Basically we want to know what combinations of k (iterations) and n (cards) return the deck to its original position. Equivalently we want to know the (k,n) such that x = x + ((2^k)-1)(x-1) mod n-1 for all x, 1<=x<=n.

This gives:
((2^k)-1)(x-1) = 0 mod n-1 for all x,
meaning n-1 divides ((2^k)-1)(x-1) for all x.

So we conclude that n-1 divides (2^k)-1. This is a necessary and sufficient condition for k AB shuffles to work on n (even) cards.

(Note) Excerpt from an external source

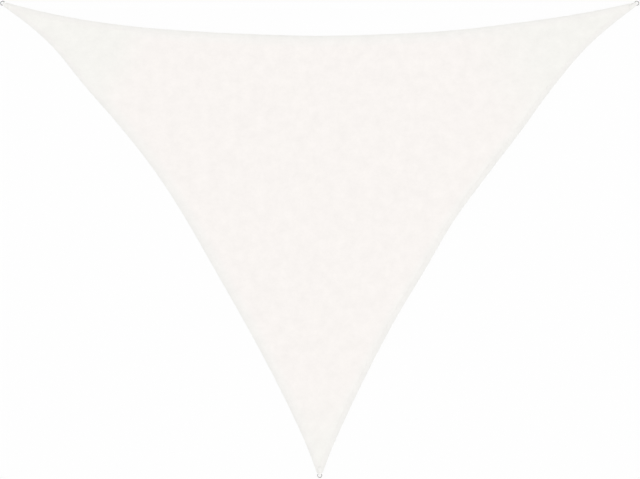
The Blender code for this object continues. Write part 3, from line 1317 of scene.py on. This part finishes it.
@dataclass(frozen=True)
class CornerLoop:
    """A webbing strap folded round the ring's bar, both tails sewn on the corner of the cloth."""

    ring: DRing
    width: float = 0.024
    thickness: float = 0.0016
    selvedge_rise: float = 0.05 * MM
    tail: float = 0.058
    # The gap between the tails, the one round the bar, and the angle round it where the slopes end.
    split: float = 0.0004
    clearance: float = 0.0003
    neck: float = math.radians(60)
    # The points of its line: on a tail, in the bend before the bar, and round the bar. Then those
    # of its section: round a selvedge, and across a face from one selvedge to the other.
    line_steps: tuple[int, int, int] = (40, 9, 41)
    section_steps: tuple[int, int] = (7, 12)
    stitch: Stitch = Stitch(
        pitch=0.0032, length=0.0028, radius=0.00036, arch=0.00016, dip=0.0004, sides=6
    )
    # The sewn box: where it starts from the bar, and how far inside the tail's end and edges it is.
    box_from_bar: float = 0.020
    box_from_end: float = 0.006
    box_from_edge: float = 0.0035
    # The bar of thread at the ring: its distance from the ring's bar, half its width, its points.
    zigzag_at: float = 0.0145
    zigzag_swing: float = 0.0012
    zigzag_points: int = 23
    thread_lift: float = 0.02 * MM

    def side_line(self) -> Array:
        """The middle of the strap's thickness, seen from the side: distance from the bar, and height.

        It comes along the upper tail, slopes up to the bar, goes round its outside, and runs
        back along the lower tail. The bend from tail to slope is a parabola that reaches a
        third of the slope's run to both sides.

        Returns:
            The points, the heights being from the plane between the tails.
        """
        tail_steps, knee_steps, turn_steps = self.line_steps
        radius = self.ring.wire + self.clearance + self.thickness / 2
        level = (self.split + self.thickness) / 2
        leave = np.array((radius * math.cos(self.neck), radius * math.sin(self.neck)))
        fall = (leave[1] - level) * math.tan(self.neck)
        ease = fall / 3
        far, bend = np.array((leave[0] + fall + ease, level)), np.array((leave[0] + fall, level))
        near = leave + (bend - leave) * (1 - ease / np.hypot(*(bend - leave)))
        share = np.linspace(0, 1, knee_steps)[:, None]
        knee = far * (1 - share) ** 2 + 2 * bend * share * (1 - share) + near * share**2
        tail = np.linspace(self.tail, far[0], tail_steps)[:-1]
        angles = np.linspace(self.neck, 2 * math.pi - self.neck, turn_steps)
        turn = radius * np.column_stack([np.cos(angles), np.sin(angles)])
        upper = np.vstack([np.column_stack([tail, np.full_like(tail, level)]), knee])
        return np.vstack([upper, turn, upper[::-1] * (1, -1)])

    def profile(self) -> Array:
        """The strap's section: flat faces between round selvedges that stand a little proud.

        Returns:
            The section's outline.
        """
        turn_steps, face_steps = self.section_steps
        turn = np.linspace(-math.pi / 2, math.pi / 2, turn_steps)
        half, soft = self.width / 2, self.thickness / 2
        right = np.column_stack([half - soft + soft * np.cos(turn), soft * np.sin(turn)])
        over = np.linspace(half - soft, -(half - soft), face_steps)[1:-1]
        upper = np.column_stack([over, np.full_like(over, soft - self.selvedge_rise)])
        return np.vstack([right, upper, right * (-1, -1), upper * (-1, -1)])

    def length(self) -> float:
        """The strap's whole length along its middle."""
        return float(distance_along(self.side_line())[-1])

    def axes(self) -> tuple[Array, Array, Array]:
        """The middle of the ring's bar, the direction along it, and the one out of the sail."""
        middle, sideways, _, _ = self.ring.axes()
        return middle, sideways, np.array((*self.ring.plan.corner(self.ring.corner).out, 0.0))

    def build(self, surface: bpy.types.Material) -> bpy.types.Object:
        """Build the strap as its section carried along its side line.

        Args:
            surface: the webbing's material.

        Returns:
            The strap, with its UV map in metres across and along it.
        """
        middle, sideways, out = self.axes()
        line, profile = self.side_line(), self.profile()
        path = middle - np.outer(line[:, 0], out) + np.outer(line[:, 1], UP)
        way = unit(np.vstack([line[1] - line[0], line[2:] - line[:-2], line[-1] - line[-2]]))
        normal = np.outer(way[:, 1], out) + np.outer(way[:, 0], UP)
        across = np.broadcast_to(sideways, path.shape)
        vertices, faces = carried(path, across, normal, profile, closed=False)
        run = distance_along(line)
        spots = np.stack(np.broadcast_arrays(profile[None, :, 0], run[:, None]), axis=-1).reshape(-1, 2)
        uv = ("strap", np.vstack([spots[block.ravel()] for block in faces]))
        return mesh_object(f"corner_strap_{self.ring.corner.value}", vertices, faces, surface, uv)

    def build_stitches(self, surface: bpy.types.Material) -> bpy.types.Object:
        """Build the box with a cross in it that holds the tails, and the bar of thread at the ring.

        Args:
            surface: the thread's material.

        Returns:
            The thread.
        """
        middle, sideways, out = self.axes()
        near, far = self.box_from_bar, self.tail - self.box_from_end
        half = self.width / 2 - self.box_from_edge
        corners = np.array(((half, near), (half, far), (-half, far), (-half, near)))
        runs = ((0, 1), (1, 2), (2, 3), (3, 0), (0, 2), (1, 3))
        rows = [spaced(corners[[*run]], self.stitch.pitch) for run in runs]
        count = self.zigzag_points
        swing = self.zigzag_swing * (-1.0) ** np.arange(count)
        zigzag = np.column_stack([np.linspace(-half, half, count), self.zigzag_at + swing])
        rows.append(((zigzag[:-1] + zigzag[1:]) / 2, unit(np.diff(zigzag, axis=0))))
        spots, ways = map(np.vstack, zip(*rows))
        height = (self.split / 2 + self.thickness) + self.thread_lift
        flat = middle + np.outer(spots[:, 0], sideways) - np.outer(spots[:, 1], out)
        along = np.outer(ways[:, 0], sideways) - np.outer(ways[:, 1], out)
        facing = np.broadcast_to(UP, flat.shape)
        return self.stitch.sew(
            f"strap_thread_{self.ring.corner.value}", surface, flat + height * UP, along, facing
        )


# ----------------------------------------
# The studio
# ----------------------------------------


@dataclass(frozen=True)
class Studio:
    """White paper floor, an even sky with a darker top, one soft lamp, and the camera above."""

    floor_half: float = 90.0
    floor_height: float = -0.00015
    # The sky's strength overhead and at the horizon, and the sines of the heights between which
    # it changes.
    zenith: float = 0.42
    horizon: float = 1.08
    sky_rise: Span = (0.1, 1.0)
    lamp_strength: float = 1.45
    lamp_spread: float = math.radians(35)
    lamp_tilt: Span = (math.radians(12), math.radians(18))
    lens: float = 100.0
    sensor: float = 36.0
    sight: float = 200.0
    # The picture is 640 pixels wide, and a pixel is 7.885 mm of the sail.
    frame_width: float = 640 * 7.885 * MM
    aim: Span = (0.0020, -0.0010)

    def build_floor(self, surface: bpy.types.Material) -> bpy.types.Object:
        """Build the floor, one large square.

        Args:
            surface: the floor's material.

        Returns:
            The floor.
        """
        far = self.floor_half
        corners = np.array(((-far, -far), (far, -far), (far, far), (-far, far)))
        vertices = np.column_stack([corners, np.full(4, self.floor_height)])
        return mesh_object("studio_floor", vertices, [np.array([[0, 1, 2, 3]])], surface)

    def build_sky(self) -> None:
        """Build the world's light: white at the horizon, greyer overhead, by the direction's height."""
        world = bpy.data.worlds.new("studio_sky")
        world.use_nodes = True
        bpy.context.scene.world = world
        tree, (low, high) = world.node_tree, self.sky_rise
        way = add_node(tree, "TexCoord").outputs["Generated"]
        rise = add_node(tree, "SeparateXYZ", {0: way}).outputs[2]
        level = add_node(tree, "MapRange", {0: rise, 1: low, 2: high, 3: self.horizon, 4: self.zenith})
        fill(tree.nodes["Background"], {"Color": (1.0, 1.0, 1.0, 1.0), "Strength": level})

    def build_lamp(self) -> None:
        """Build the lamp, as wide and even as a lit ceiling."""
        lamp = bpy.data.lights.new("soft_lamp", "SUN")
        lamp.energy = self.lamp_strength
        lamp.angle = self.lamp_spread
        in_scene("soft_lamp", lamp).rotation_euler = (*self.lamp_tilt, 0.0)

    def build_camera(self) -> None:
        """Build the camera, straight above and looking down, with +Y up in the picture."""
        camera = bpy.data.cameras.new("camera")
        camera.lens, camera.sensor_width, camera.clip_end = self.lens, self.sensor, self.sight
        piece = in_scene("camera", camera)
        piece.location = (*self.aim, self.frame_width * self.lens / self.sensor)
        bpy.context.scene.camera = piece


def join_sail(piece: bpy.types.Object, slot: str, *nodes: str) -> bpy.types.Object:
    """Let a piece ride on the sail and stand for the nodes it replaces.

    Args:
        piece: the piece.
        slot: the record's material slot; not used.
        nodes: the nodes that it replaces.

    Returns:
        The piece.
    """
    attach(piece, "root")
    if nodes:
        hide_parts(*nodes)
    LOG.info("%s: %d faces", piece.name, len(piece.data.polygons))
    return piece


def main() -> None:
    """Build the studio, the sheet with its thread, then the ring and the loop of each corner."""
    logging.basicConfig(level=logging.INFO, format="%(message)s")
    bpy.context.scene.view_settings.view_transform = "Standard"
    studio = Studio()
    studio.build_camera()
    studio.build_floor(StudioPaper().material())
    studio.build_sky()
    studio.build_lamp()

    plan = SailPlan()
    sheet = SailSheet(plan)
    cloth, thread = KnittedCloth().material(), SewingThread().material()
    webbing, steel = WovenWebbing().material(), SatinStainless().material()
    sail = join_sail(sheet.build(cloth), "cloth", "sail")
    stitching = HemStitching(sheet)
    threads = [join_sail(stitching.build(edge, thread), "cloth") for edge in Edge]
    # The cut is larger than the finished sail by the hem that is turned over all round it.
    for corner in Corner:
        ring = DRing(plan, corner)
        loop = CornerLoop(ring)
        join_sail(ring.build(steel), "steel", f"ring_{corner.value}")
        strap = join_sail(loop.build(webbing), "webbing", f"loop_{corner.value}")
        sewn = join_sail(loop.build_stitches(thread), "webbing")
        loop.length()


if __name__ == "__main__":
    main()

8 shuffles works for 52 cards because 52-1 = 51 divides (2^8)-1 = 255. We can easily find other card quantities for which 8 AB shuffles will return the card to their original order by taking all the divisors of 255 and adding 1 to them. This gives 2, 4, 6, 16, 18, 52, 86, and 256 as deck sizes for which eight AB shuffles returns the deck to its original order.

BA Shuffle

Notice that when you AB shuffle n (even) cards, you BA shuffle the n-2 middle cards (all the cards except the top and bottom ones). Therefore, if k AB shuffles work for n cards, k BA shuffles work for n-2 cards. This gives 2, 4, 14, 16, 50, 84, and 254 as deck sizes for which eight BA shuffles returns the deck to its original order. Overall, decks with 2, 4, 6, 14, 16, 18, 50, 52, 84, 86, 254, and 256 cards can return to their original order upon being perfectly shuffled 8 times.